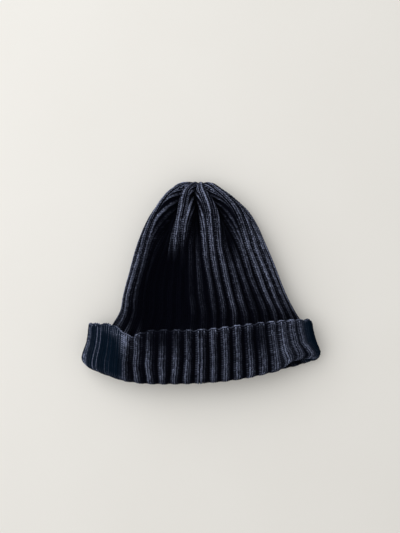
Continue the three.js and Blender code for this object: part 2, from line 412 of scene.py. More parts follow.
@dataclass(frozen=True)
class Knit:
    """Sizes of the ribbed fabric."""

    ribs: int = 40
    gores: int = 8
    first_gore: float = 1.5
    thickness: float = 5.0
    relief: float = 2.4
    worn_relief: float = 3.1
    wale_groove: float = 1.1
    layer_gap: float = 0.8
    fold_relief: float = 0.2
    sharpness: float = 1.15
    # Pale colour falls off from the crests: abrasion on the crests, painted shade in the valleys.
    crest_power: float = 2.3
    # Painted highlight on the left flank of each ridge, which faces the light from the upper left.
    worn_side: float = 0.72
    wales: int = 6
    ridge_wales: int = 3
    row: float = 2.2
    stitch: float = 0.5

    @property
    def gore_ribs(self) -> float:
        """Ribs in each gore."""
        return self.ribs / self.gores

    @property
    def fold_radius(self) -> float:
        """Outer radius of the fold, which goes round both layers."""
        return self.thickness + self.layer_gap / 2

    def on_ridge(self, step: np.ndarray, plain: np.ndarray) -> np.ndarray:
        """Tells which wales are knitted as ridges.

        Args:
            step: Wales from the middle of a ridge.
            plain: Whether only the middle wale of each valley is knitted as a valley there.

        Returns:
            Whether each wale is knitted as a ridge.
        """
        wale = np.abs(step) % self.wales
        beside = np.minimum(wale, self.wales - wale)
        return (beside <= self.ridge_wales // 2) | (plain & (beside < self.wales // 2))

    def ridge(self, place: np.ndarray, broad: float | np.ndarray = 0.0) -> np.ndarray:
        """Height of the ribbing.

        Args:
            place: Place across the ribs, whole on the middle of each ridge.
            broad: How much broader the ridges are than the valleys, 0 to 1.

        Returns:
            1 on a ridge, 0 in a valley.
        """
        wave = np.cos(TURN * place) + broad
        top, low = np.tanh(self.sharpness * (1 + broad)), np.tanh(self.sharpness * (broad - 1))
        return (np.tanh(self.sharpness * wave) - low) / (top - low)

    def worn(self, place: np.ndarray, broad: np.ndarray) -> np.ndarray:
        """Pale colour across the ribbing: rubbed crests, painted shade in the valleys, and a painted
        highlight on the left side of each ridge, which faces the light.
        """
        slant = 1 - self.worn_side * np.sin(TURN * place)
        return self.ridge(place, broad) ** self.crest_power * slant

    def hollow(
        self, place: np.ndarray, share: float | np.ndarray, broad: float | np.ndarray = 0.0
    ) -> np.ndarray:
        """How far the fabric lies below the crest of the ridges, grooves between the wales included.

        Args:
            place: Place across the ribs, whole on the middle of each ridge.
            share: Share of the full relief, one value or one for each place.
            broad: How much broader the ridges are than the valleys.

        Returns:
            Depths in millimetres, the height of the stitches not counted.
        """
        ridge = self.ridge(place, broad)
        groove = self.wale_groove * ridge * (0.5 - 0.5 * np.cos(TURN * self.wales * place))
        return share * (self.worn_relief * (1 - ridge) + groove) + self.stitch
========
Stated task => Only the lines from the first line of the material above through the line that contains "return self.thickness +" should be quoted, each one exactly.

Exercise response =>
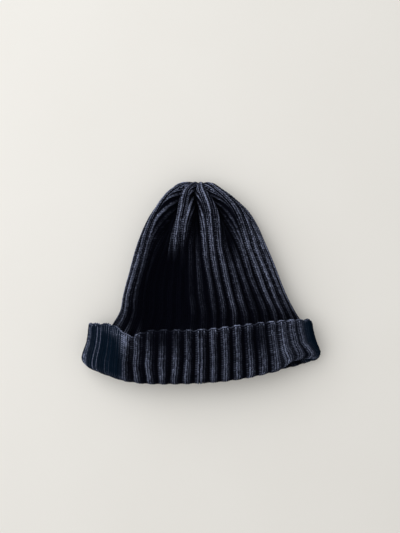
Continue the three.js and Blender code for this object: part 2, from line 412 of scene.py. More parts follow.
@dataclass(frozen=True)
class Knit:
    """Sizes of the ribbed fabric."""

    ribs: int = 40
    gores: int = 8
    first_gore: float = 1.5
    thickness: float = 5.0
    relief: float = 2.4
    worn_relief: float = 3.1
    wale_groove: float = 1.1
    layer_gap: float = 0.8
    fold_relief: float = 0.2
    sharpness: float = 1.15
    # Pale colour falls off from the crests: abrasion on the crests, painted shade in the valleys.
    crest_power: float = 2.3
    # Painted highlight on the left flank of each ridge, which faces the light from the upper left.
    worn_side: float = 0.72
    wales: int = 6
    ridge_wales: int = 3
    row: float = 2.2
    stitch: float = 0.5

    @property
    def gore_ribs(self) -> float:
        """Ribs in each gore."""
        return self.ribs / self.gores

    @property
    def fold_radius(self) -> float:
        """Outer radius of the fold, which goes round both layers."""
        return self.thickness + self.layer_gap / 2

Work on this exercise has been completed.